The battle with drink

And drink is such a degrading enemy to the intellectual man: the foe is unworthy of his steel. The battle of drink is not like the old contests of chivalry, when knight assailed knight with unblemished shield, and there was such a grace and elegance about the conflict that even defeat was not dishonourable. It is more like a battle with a chimney-sweep falling foul of you, rolling on you his heavy bulk till he has you sprawling in the mud, and so smearing you that you become an object of loathing--to yourself, if you have any sense of shame, and certainly to all who pass by. Could any humiliation be deeper? (G. W. Blaikie.)

The safety of temperance

Suppose there were two lines of railroad; on one of them was an accident regularly once a week, sometimes on one day, and sometimes on another; and on the other there never had been an accident.

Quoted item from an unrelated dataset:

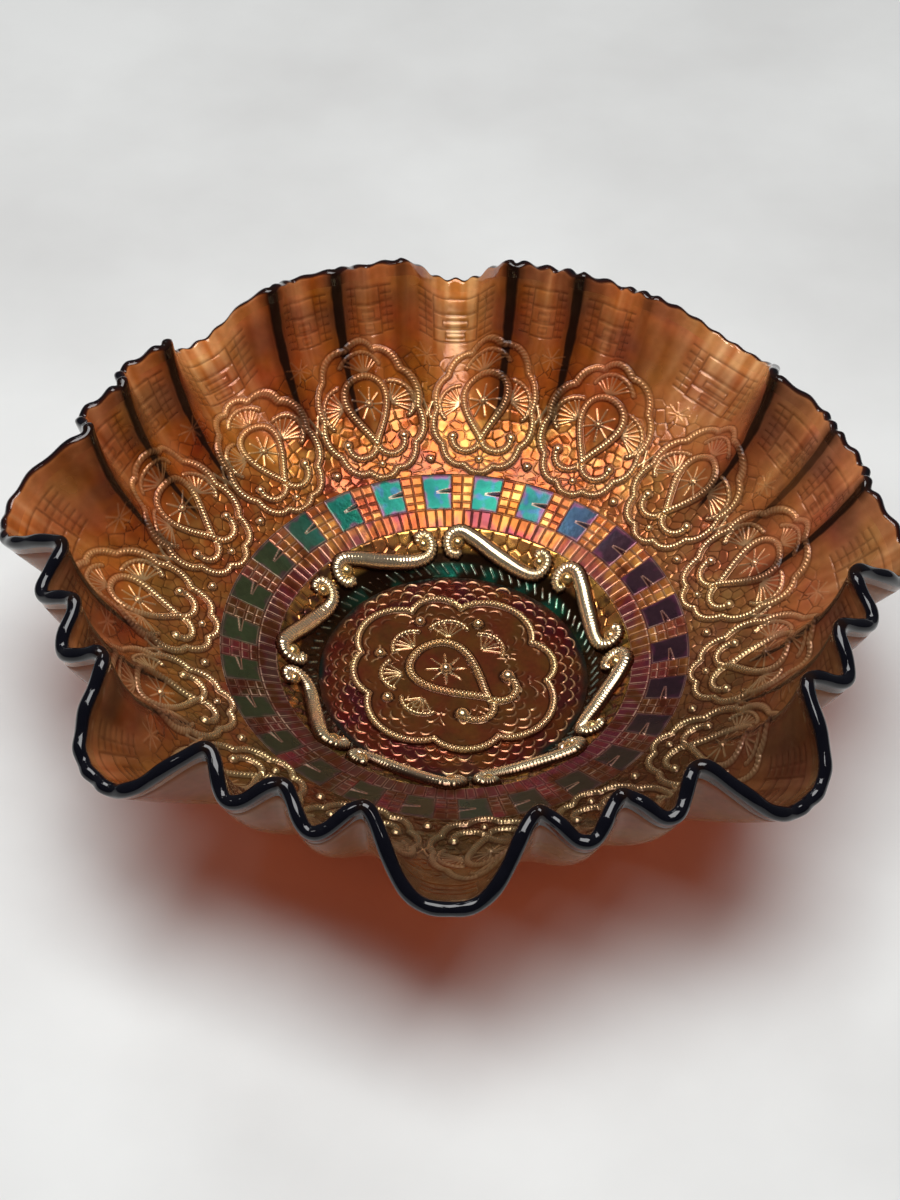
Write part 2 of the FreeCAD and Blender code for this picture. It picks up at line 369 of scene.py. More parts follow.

Suppose your only son wanted to go the journey traversed by the respective lines, and he were to come to you saying, “Which road shall I take, father?” would you dare to tell him to take that upon which the accidents were so frequent, because it was the most fashionable? You would say at once, “Take the safe road, my boy.” And that is just what we temperance folks say. (John B. Gough.)

Wise abstinence

There was a half-witted boy in one of the southern counties of Scotland who was known as an “innocent” or “natural.” Upon one occasion he was enticed into a public-house where a company of young men were drinking. Some of them offered spirits to this supposed simpleton, whereupon he instantly and absolutely refused them, saying, “If the Lord Almighty has given few wits to Daft Davie, He has at least given him sense enough to keep the little that he has!” (Sunday School.)

All’s well that ends well; but wine never ends well. (A. M. Symington, B. A.)